The 2024 Consultation on Market Cap Calculation for SPACs

In July 2024, the HKEX published a consultation paper on proposed amendments to the listing rules for special purpose acquisition companies (SPACs). The consultation proposed that the minimum market capitalisation for a SPAC business combination target be increased from HKD 2 billion to HKD 4 billion, aligning it with the Market Cap/Revenue Test. The consultation closed in September 2024, and the HKEX is expected to publish its conclusions in early 2025.

If adopted, this change would have significant implications for SPAC sponsors, who would need to identify targets with a market cap of at least HKD 4 billion at the time of the de-SPAC transaction. Given that the average SPAC target market cap in 2023 was HKD 3.2 billion, according to HKEX data, the increase would reduce the pool of eligible targets by approximately 40%.

Actionable Takeaways for Pre-IPO Companies

  1. Confirm the applicable test early. Map your financials — profit, revenue, and operating cash flow — against the three tests under Rules 8.05, 8.05A, and 8.05B at least 18 months before the planned listing date to avoid last-minute restructuring.

  2. Build a 10% buffer into the market cap target. Given the price sensitivity of the calculation, target a placing price that yields a market capitalisation at least 10% above the minimum threshold to absorb book-building volatility.

  3. Prepare a valuation report with peer comparison data.

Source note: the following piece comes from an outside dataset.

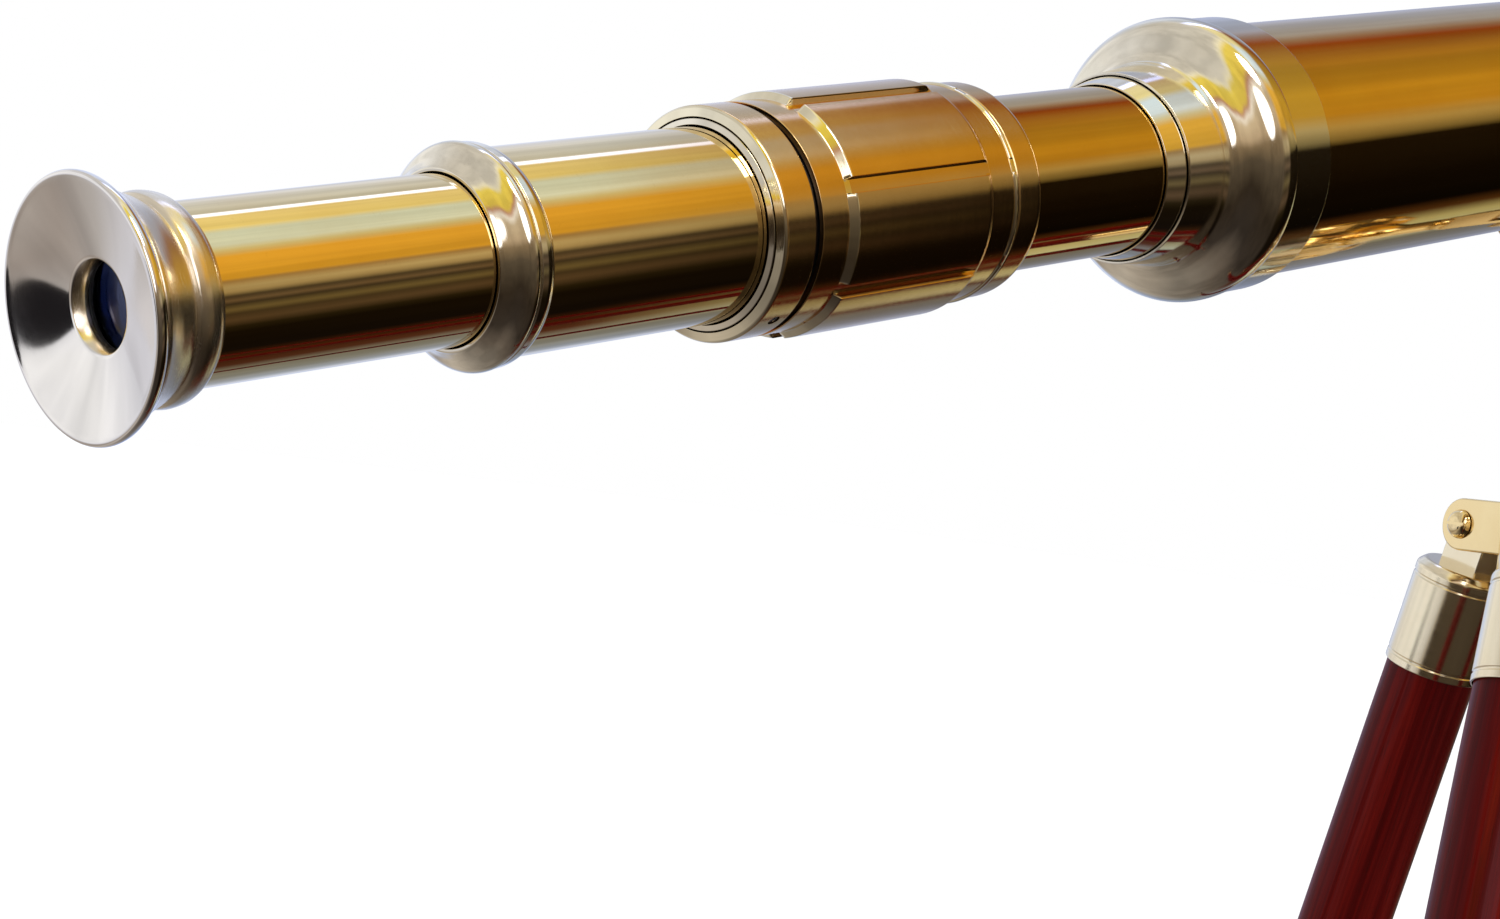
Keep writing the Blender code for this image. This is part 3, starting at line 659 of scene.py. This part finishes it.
def in_flute(angle):
    """1 on a flute's floor, 0 on a land, and between them a smooth wall."""
    off = (angle - FIRST_FLUTE + FLUTE_PITCH / 2) % FLUTE_PITCH - FLUTE_PITCH / 2
    share = (FLUTE_HALF - abs(off) * FLUTE_RADIUS) / FLUTE_WALL
    share = max(0.0, min(1.0, (share + 1) / 2))
    return share * share * (3 - 2 * share)


def build_fluted_ring():
    corners = [(149.6, 22.0, 0.1), (149.6, 23.1, 0.15), (156.9, 23.1, 0.12), (158.2, 24.5, 0.25),
               (197.8, 24.5, 0.6), (199.9, 22.95, 0.5), *bead(207.4, 22.9, 1.2, 0.4),
               (208.1, 22.85, 0), (208.1, 22.0, 0.05)]

    def cut(station, radius, angle):
        if radius <= FLUTE_FLOOR or station < FLUTES_START:
            return radius
        return radius + (FLUTE_FLOOR - radius) * in_flute(angle)

    turned("fine_fluted_focus_ring", corners, SCOPE, RING, "focus_ring", "satin_brass",
           radius_at=cut, angles=flute_angles())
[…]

The sponsor must submit a written justification under Listing Rule 8.06; ensure the report includes at least three comparable companies with current P/E, P/S, and EV/EBITDA multiples from Bloomberg or Refinitiv.

  4. Document the price discovery process rigorously. The HKEX will scrutinise the book-building results; maintain records of all investor bids, the final placing price decision, and the rationale for any price adjustments.

  5. For VIE-structured applicants, calibrate the listed entity’s share count and price independently. The market cap is based on the listed entity’s shares, not the VIE’s equity; use a pre-IPO valuation of the listed entity to determine the minimum share count and placing price.